Le Jardin Musical
Culture en mode perma
Réinventer la performance du concert et repenser son modèle économique, en mode équitable : le Jardin Musical revient à la racine du partage sous la ferveur de Julien Brocal. Si le musicien virtualise, il implante aussi son projet dans un lieu tout ce qu’il y a de plus physique, un lieu arboré en identité.

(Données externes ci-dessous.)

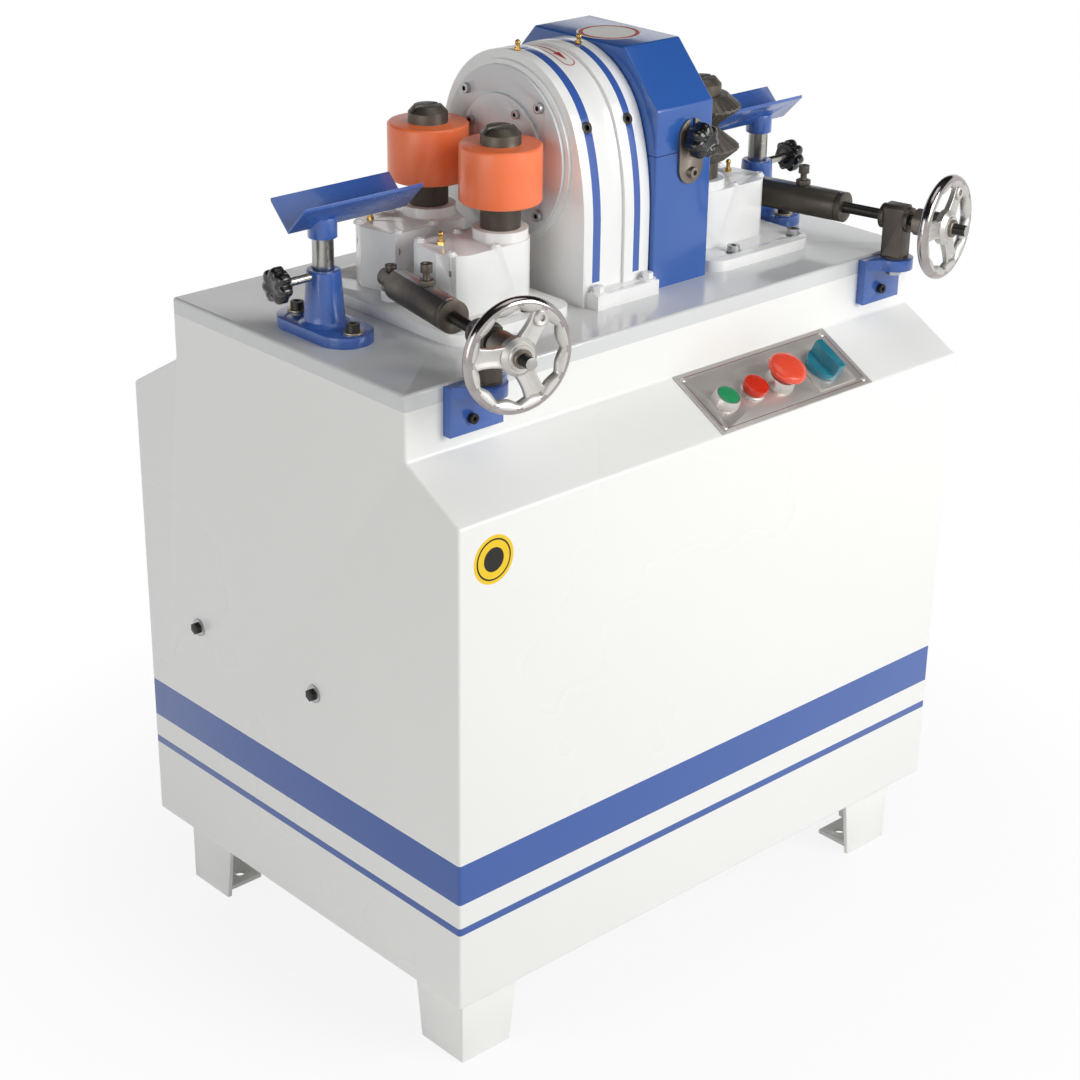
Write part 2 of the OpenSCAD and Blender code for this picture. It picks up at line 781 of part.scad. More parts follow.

L’ancrage dans un espace matériel, concret, n’est-il pas l’une des conditions nécessaires à la création ? Il est en tout cas favorable à celle de liens pérennes. Julien Brocal en fait la démonstration avec Jardin Musical, un programme hebdomadaire de concerts en live et en ligne, deuxième saison commencée en janvier. Espace chaud sous charpente apparente imposante ; majestueux Steinway ; éléments en OSB conçus par le musicien (certains abritant chaises et matériel, micros, lumières, caméras, 1h30 d’installation), voici, dépassé l’espace cuisine, le salon-scène d’où tout se joue. Le français trentenaire vit et travaille dans cet endroit niché au cœur d’un ensemble de bâtiments restaurés du centre de Bruxelles, une façade vers le quai aux Briques, une autre sur la rue du Nom de Jésus. Gageons que le pianiste ultrasensible apprécie cette coïncidence d’intersection, la rencontre entre l’unité de base en construction et l’évocation du sacré, lui qui en 2018 découvre par hasard – y croit-il ? – cette habitation/atelier dont l’architecture se révèlera acoustiquement parfaite.
Julien Brocal
En 48h, on a organisé 3 mois de concerts, chaque dimanche à 18h.

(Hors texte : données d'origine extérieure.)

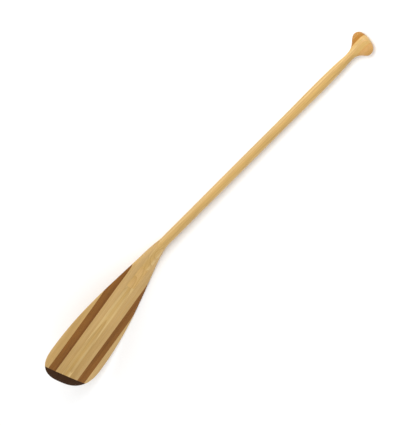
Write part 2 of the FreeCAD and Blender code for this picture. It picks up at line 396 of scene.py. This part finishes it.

Lieu de vie, lieu d’expression
L’idée d’une autre façon de fonctionner grandissait depuis un moment, le confinement en a accéléré la réalisation. « Avant, je tournais beaucoup à l’étranger, expose Julien Brocal. Avec mon mentor, Maria Joao Pires, maître en résidence pendant mon séjour à la Chapelle Musicale Reine Élisabeth, j’ai vécu au contact d’une artiste constamment en voyage ou occupée à l’organisation des suivants. Voir une artiste déracinée, tourner et jouer avec elle, m’a montré la nécessité de m’ancrer et donné l’envie de revenir à une échelle humaine. J’avais le projet de redonner vie à la musique de chambre, telle qu’elle a permis à ces œuvres d’exister lors de leur création et de retrouver la joie de la convivialité. » Au début du premier confinement, le musicien répète chaque matin à 9h, dans son salon. De l’autre côté de son écran d’ordinateur : ses parents, « chez eux à Paris, enfermés dans un petit appartement ». De ces instants de partage rapidement élargis à une petite audience sur Facebook naît un premier concert en ligne, le 3 mai 2020. « Je me suis dit, pourquoi est-ce que ça ne devrait servir qu’à moi, pourquoi ne pas l’ouvrir aux copains. En 48h, on a organisé 3 mois de concerts, chaque dimanche à 18h », relayés par des radios alors en panne de contenu. L’artiste et ses collaborateurs, Benjamin Prunet, musicien lui-même et spécialisé en management culturel, rejoint par Geoffroy Chapelle, également musicien, en charge de la communication, puis Théo Fauger, directeur visuel, ont foncé à l’enthousiasme plus qu’au culot. Pas de carte son, pas de matos, pas de budget, mais mécènes, accordeur et ingé-son ont engagé leurs outils et leur connaissance au service de l’aventure. « Ils ont compris que l’on devait être autonome », résume le musicien aux capacités fédératrices. Portée par la confiance, l’équipe se forme sur le tas. Et le musicien réalise au passage une passion d’ado, apprendre les bases de l’ingénierie sonore, grâce à Aline Blondiau, une des meilleures dans le domaine.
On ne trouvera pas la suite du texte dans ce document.